More heartfelt than abundant, this new drama from a case study by renowned neurologist Oliver Sacks will remind mainstream viewers of Penny Marshall's Awakenings. It may very well strike positive chords for lovers of music from the hippie glory days as well as Gen Xers and their parents.
A modestly mounted The Music Never Stopped set primarily in the late 1980s stars Lou Taylor Pucci, J.K. Simmons, Cara Seymour, and Julia Ormond.
First-time director Jim Kohlberg creates enough interest in Simmons' middle-age conservative engineer dad Henry Sawyer trying to reestablish a life with 35-year-old rebellious son Gabriel (Pucci, who's actually 25) estranged for about two decades leaving for Greenwich Village from a suburban home.

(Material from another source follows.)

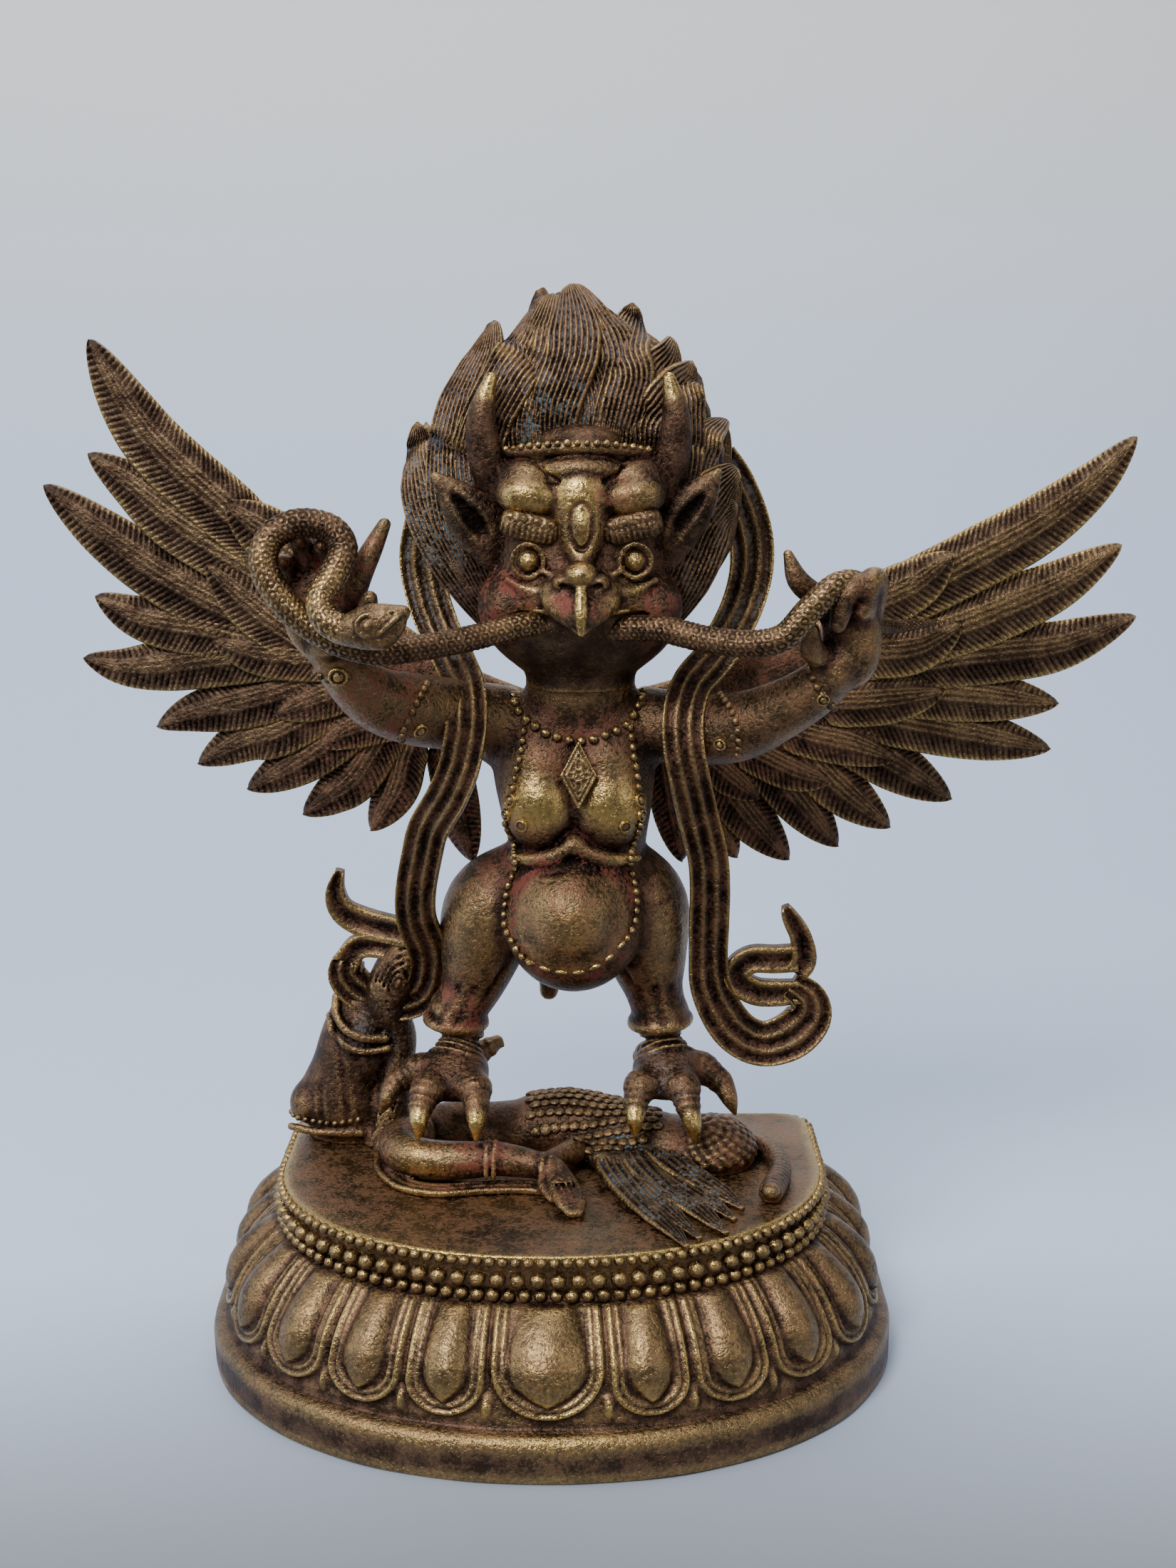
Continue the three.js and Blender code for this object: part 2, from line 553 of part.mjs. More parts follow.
function petals() {
  const pitch = PETAL_WIDTH + PETAL_GAP;
  const first = FRONT_PETAL_WIDTH / 2 + PETAL_GAP + PETAL_WIDTH / 2;
  const perSide = Math.floor((SIDE_END - first) / pitch) + 1;
  const ring = [...petal(0, FRONT_PETAL_WIDTH)];
  for (let i = 0; i < perSide; i += 1) {
    for (const side of [-1, 1]) {
      ring.push(...petal(side * (first + i * pitch), PETAL_WIDTH));
    }
  }
  return ring;
}

function pearls() {
  const pitch = 2 * PEARL_RADIUS + PEARL_GAP;
  const middle = PLINTH_HEIGHT - PEARL_BAND_HEIGHT / 2;
  const perSide = Math.floor(SIDE_END / pitch);
  const row = [];
  for (let i = -perSide; i <= perSide; i += 1) {
    const centre = onSide(i * pitch, groundOut(middle) - PEARL_ROOT, middle);
    const pearl = new THREE.OctahedronGeometry(PEARL_RADIUS, 0);
    pearl.translate(centre.x, centre.y, centre.z);
    row.push(solid(pearl));
  }
  return row;
}

function plinthGeometry() {
  return geometryOf(joined([plinthBody(), ...petals(), ...pearls()]));
}

const plinth = new THREE.Mesh(
  plinthGeometry(),
  new THREE.MeshStandardMaterial({ color: 0x8a7440, roughness: 0.42, metalness: 1 }),
);
plinth.name = "lotus_plinth";

const figure = new THREE.Mesh(
  figureGeometry(),
  new THREE.MeshStandardMaterial({ color: 0x7a6038, roughness: 0.45, metalness: 1 }),
);
figure.name = "garuda_figure";
figure.position.set(0, 0, PLINTH_HEIGHT + SEAT_GAP);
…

Gabriel is coping with cerebral trauma from the removal and hospitalization of a large brain tumor. A certain kind of catatonia is evident as he has lost his memory from the time he's been away from his dad and can't create any new recollections. Through flashbacks the reason for the father-son split was the latter's growing interest in the wave of music that ran contrary to the days when big bands flourished.
A distraught, ailing Henry, along with wife Helen (Seymour), retains the services of speech therapist Dianne (Ormond of Che and The Curious Case of Benjamin Button). Her studies reveal that Gabriel is responsive when played 1960s rock tunes.
For some, The Music Never Stopped may appear to movie-of-the-week status on programming from say the Hallmark channel. But, the hardworking character actor in Simmons (Juno, Burn After Reading) limns an adroitly acerbic portrait that elevates the material especially in scenes opposite Pucci (The Informers, Thumbsucker). The "older" son doesn't particularly register as well as his youthful version even if there is an emotional pull from a Vietnam connection.
Besides Simmons and Pucci, Seymour, Mia Maestro and Tammy Blanchard provide effective backup in what may not carry enough narrative weight. But, there's much to like as music is able to mend in what is noteworthy nod to The Beatles, Bob Dylan, and especially The Grateful Dead.